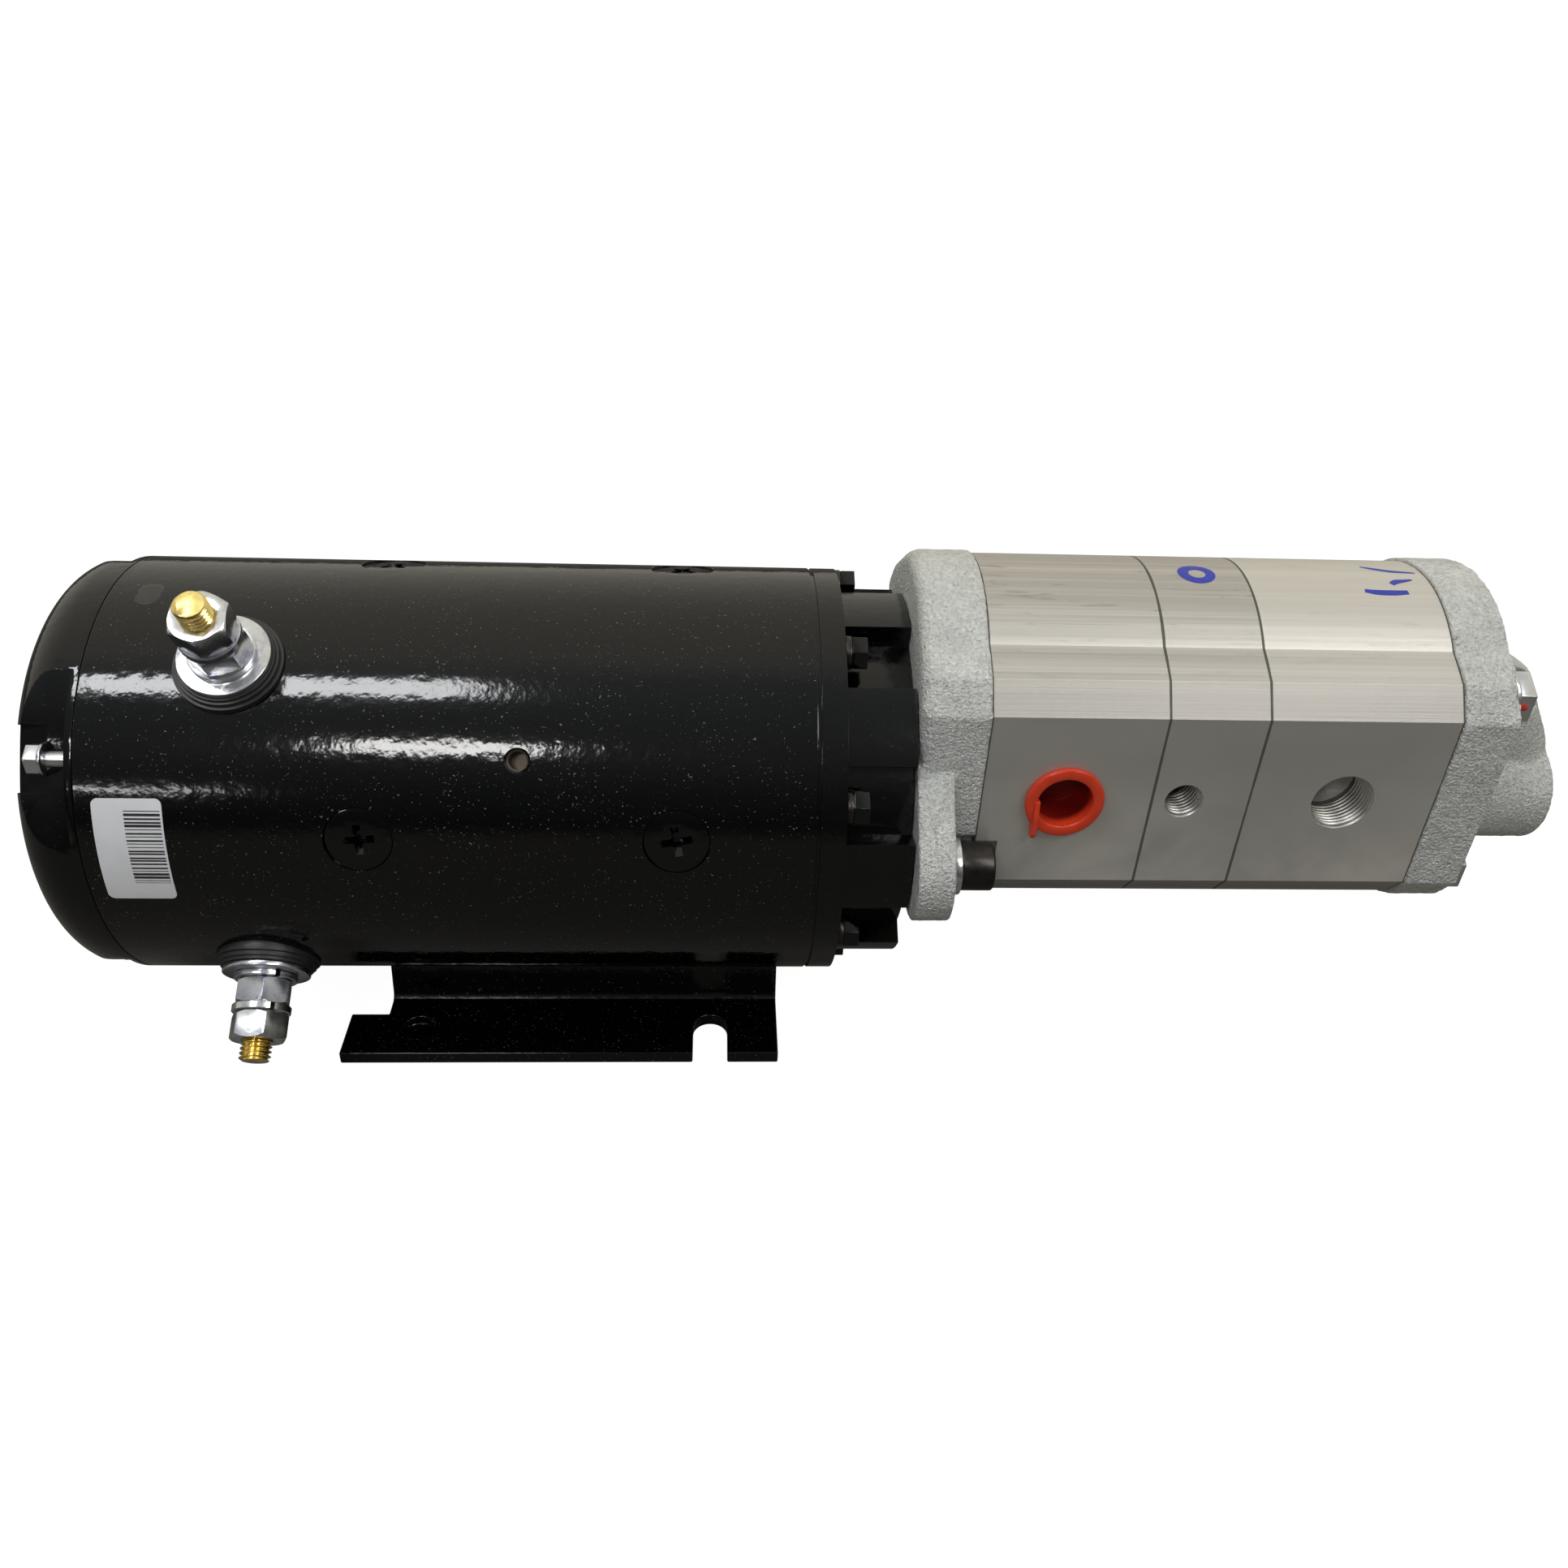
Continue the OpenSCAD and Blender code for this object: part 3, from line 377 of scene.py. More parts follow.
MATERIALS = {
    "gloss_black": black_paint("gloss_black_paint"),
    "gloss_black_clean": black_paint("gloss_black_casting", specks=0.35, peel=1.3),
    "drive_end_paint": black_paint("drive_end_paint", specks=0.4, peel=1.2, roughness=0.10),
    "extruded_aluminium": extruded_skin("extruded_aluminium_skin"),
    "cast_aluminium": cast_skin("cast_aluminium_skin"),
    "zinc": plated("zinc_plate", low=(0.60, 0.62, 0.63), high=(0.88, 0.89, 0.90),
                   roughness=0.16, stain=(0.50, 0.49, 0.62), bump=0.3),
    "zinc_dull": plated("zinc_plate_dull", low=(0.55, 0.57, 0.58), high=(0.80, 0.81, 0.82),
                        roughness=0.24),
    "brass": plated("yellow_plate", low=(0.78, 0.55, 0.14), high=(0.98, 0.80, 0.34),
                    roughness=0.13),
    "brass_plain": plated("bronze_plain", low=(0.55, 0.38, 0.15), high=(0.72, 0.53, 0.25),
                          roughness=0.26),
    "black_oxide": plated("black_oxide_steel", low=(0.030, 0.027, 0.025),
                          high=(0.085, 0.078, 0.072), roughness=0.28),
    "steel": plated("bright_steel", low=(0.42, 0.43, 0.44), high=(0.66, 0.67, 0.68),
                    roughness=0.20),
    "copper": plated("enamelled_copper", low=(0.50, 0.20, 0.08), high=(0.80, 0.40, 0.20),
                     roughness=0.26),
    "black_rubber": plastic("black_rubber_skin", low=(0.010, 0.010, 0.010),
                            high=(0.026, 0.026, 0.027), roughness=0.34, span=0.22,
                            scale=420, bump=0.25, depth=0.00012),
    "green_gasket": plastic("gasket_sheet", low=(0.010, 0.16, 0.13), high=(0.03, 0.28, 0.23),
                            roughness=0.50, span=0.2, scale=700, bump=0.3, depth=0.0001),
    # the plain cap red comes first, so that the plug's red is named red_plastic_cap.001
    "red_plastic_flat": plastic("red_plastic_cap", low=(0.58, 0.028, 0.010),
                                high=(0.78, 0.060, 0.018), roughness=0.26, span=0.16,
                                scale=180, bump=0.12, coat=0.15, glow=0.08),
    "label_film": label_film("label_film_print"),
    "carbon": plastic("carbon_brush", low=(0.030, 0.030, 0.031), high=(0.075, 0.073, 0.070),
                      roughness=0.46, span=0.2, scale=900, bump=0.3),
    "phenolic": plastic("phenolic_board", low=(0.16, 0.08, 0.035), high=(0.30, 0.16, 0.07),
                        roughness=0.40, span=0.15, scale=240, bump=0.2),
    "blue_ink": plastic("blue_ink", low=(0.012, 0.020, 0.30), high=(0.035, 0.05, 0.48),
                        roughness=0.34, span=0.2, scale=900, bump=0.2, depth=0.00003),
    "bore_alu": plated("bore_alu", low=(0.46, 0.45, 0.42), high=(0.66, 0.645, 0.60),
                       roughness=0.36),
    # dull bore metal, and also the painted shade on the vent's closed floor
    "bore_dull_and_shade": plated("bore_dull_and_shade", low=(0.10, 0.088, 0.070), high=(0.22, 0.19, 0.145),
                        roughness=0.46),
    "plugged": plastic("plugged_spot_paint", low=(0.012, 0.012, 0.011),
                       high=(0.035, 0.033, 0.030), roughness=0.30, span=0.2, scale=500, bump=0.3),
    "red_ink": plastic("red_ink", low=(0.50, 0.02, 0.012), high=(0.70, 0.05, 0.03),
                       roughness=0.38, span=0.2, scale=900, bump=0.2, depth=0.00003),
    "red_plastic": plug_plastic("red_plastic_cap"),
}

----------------

= Aim of the exercise =
Restate the data above exactly, keeping each word as it stands.

= Exercise response =
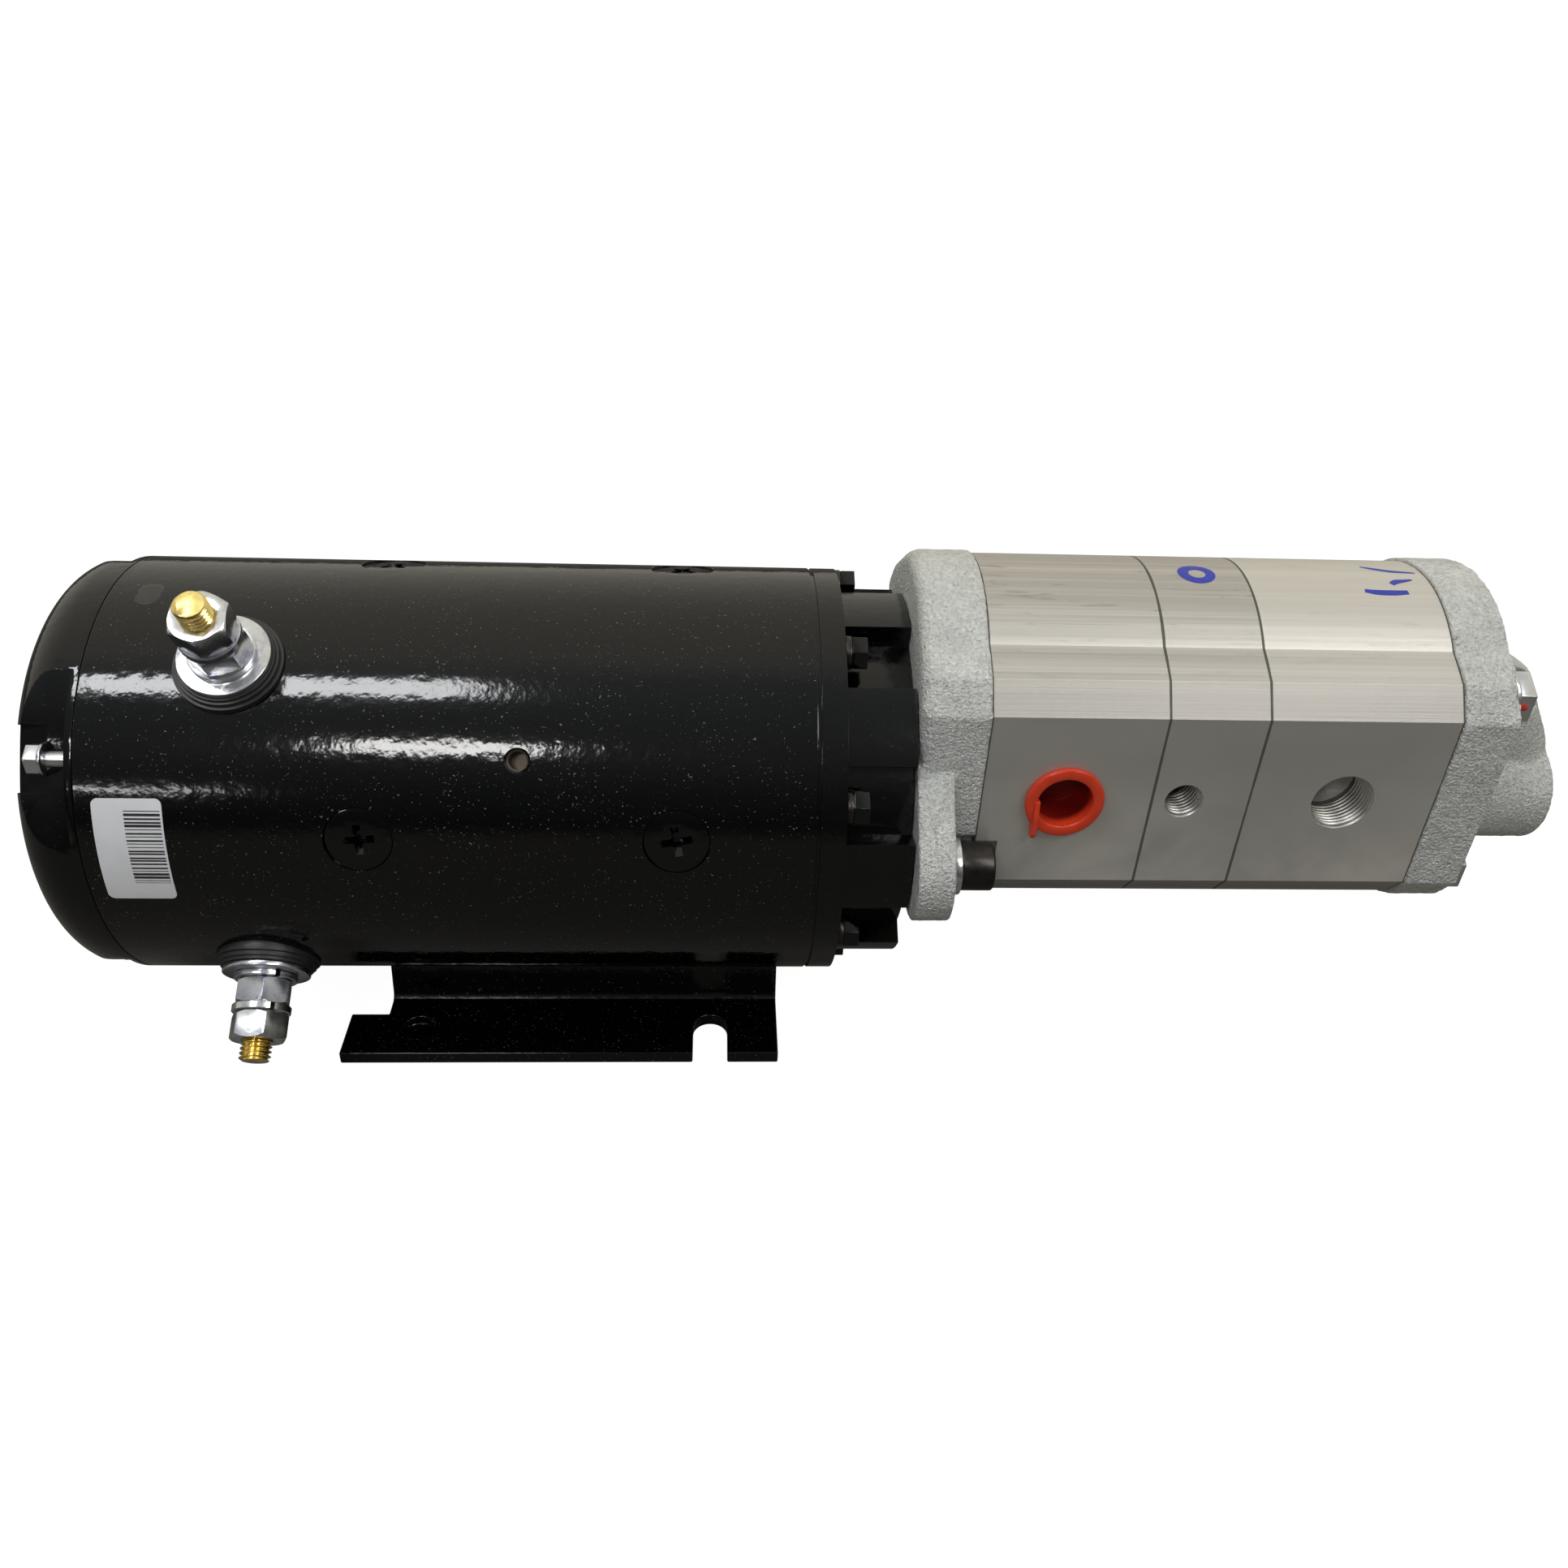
Continue the OpenSCAD and Blender code for this object: part 3, from line 377 of scene.py. More parts follow.
MATERIALS = {
    "gloss_black": black_paint("gloss_black_paint"),
    "gloss_black_clean": black_paint("gloss_black_casting", specks=0.35, peel=1.3),
    "drive_end_paint": black_paint("drive_end_paint", specks=0.4, peel=1.2, roughness=0.10),
    "extruded_aluminium": extruded_skin("extruded_aluminium_skin"),
    "cast_aluminium": cast_skin("cast_aluminium_skin"),
    "zinc": plated("zinc_plate", low=(0.60, 0.62, 0.63), high=(0.88, 0.89, 0.90),
                   roughness=0.16, stain=(0.50, 0.49, 0.62), bump=0.3),
    "zinc_dull": plated("zinc_plate_dull", low=(0.55, 0.57, 0.58), high=(0.80, 0.81, 0.82),
                        roughness=0.24),
    "brass": plated("yellow_plate", low=(0.78, 0.55, 0.14), high=(0.98, 0.80, 0.34),
                    roughness=0.13),
    "brass_plain": plated("bronze_plain", low=(0.55, 0.38, 0.15), high=(0.72, 0.53, 0.25),
                          roughness=0.26),
    "black_oxide": plated("black_oxide_steel", low=(0.030, 0.027, 0.025),
                          high=(0.085, 0.078, 0.072), roughness=0.28),
    "steel": plated("bright_steel", low=(0.42, 0.43, 0.44), high=(0.66, 0.67, 0.68),
                    roughness=0.20),
    "copper": plated("enamelled_copper", low=(0.50, 0.20, 0.08), high=(0.80, 0.40, 0.20),
                     roughness=0.26),
    "black_rubber": plastic("black_rubber_skin", low=(0.010, 0.010, 0.010),
                            high=(0.026, 0.026, 0.027), roughness=0.34, span=0.22,
                            scale=420, bump=0.25, depth=0.00012),
    "green_gasket": plastic("gasket_sheet", low=(0.010, 0.16, 0.13), high=(0.03, 0.28, 0.23),
                            roughness=0.50, span=0.2, scale=700, bump=0.3, depth=0.0001),
    # the plain cap red comes first, so that the plug's red is named red_plastic_cap.001
    "red_plastic_flat": plastic("red_plastic_cap", low=(0.58, 0.028, 0.010),
                                high=(0.78, 0.060, 0.018), roughness=0.26, span=0.16,
                                scale=180, bump=0.12, coat=0.15, glow=0.08),
    "label_film": label_film("label_film_print"),
    "carbon": plastic("carbon_brush", low=(0.030, 0.030, 0.031), high=(0.075, 0.073, 0.070),
                      roughness=0.46, span=0.2, scale=900, bump=0.3),
    "phenolic": plastic("phenolic_board", low=(0.16, 0.08, 0.035), high=(0.30, 0.16, 0.07),
                        roughness=0.40, span=0.15, scale=240, bump=0.2),
    "blue_ink": plastic("blue_ink", low=(0.012, 0.020, 0.30), high=(0.035, 0.05, 0.48),
                        roughness=0.34, span=0.2, scale=900, bump=0.2, depth=0.00003),
    "bore_alu": plated("bore_alu", low=(0.46, 0.45, 0.42), high=(0.66, 0.645, 0.60),
                       roughness=0.36),
    # dull bore metal, and also the painted shade on the vent's closed floor
    "bore_dull_and_shade": plated("bore_dull_and_shade", low=(0.10, 0.088, 0.070), high=(0.22, 0.19, 0.145),
                        roughness=0.46),
    "plugged": plastic("plugged_spot_paint", low=(0.012, 0.012, 0.011),
                       high=(0.035, 0.033, 0.030), roughness=0.30, span=0.2, scale=500, bump=0.3),
    "red_ink": plastic("red_ink", low=(0.50, 0.02, 0.012), high=(0.70, 0.05, 0.03),
                       roughness=0.38, span=0.2, scale=900, bump=0.2, depth=0.00003),
    "red_plastic": plug_plastic("red_plastic_cap"),
}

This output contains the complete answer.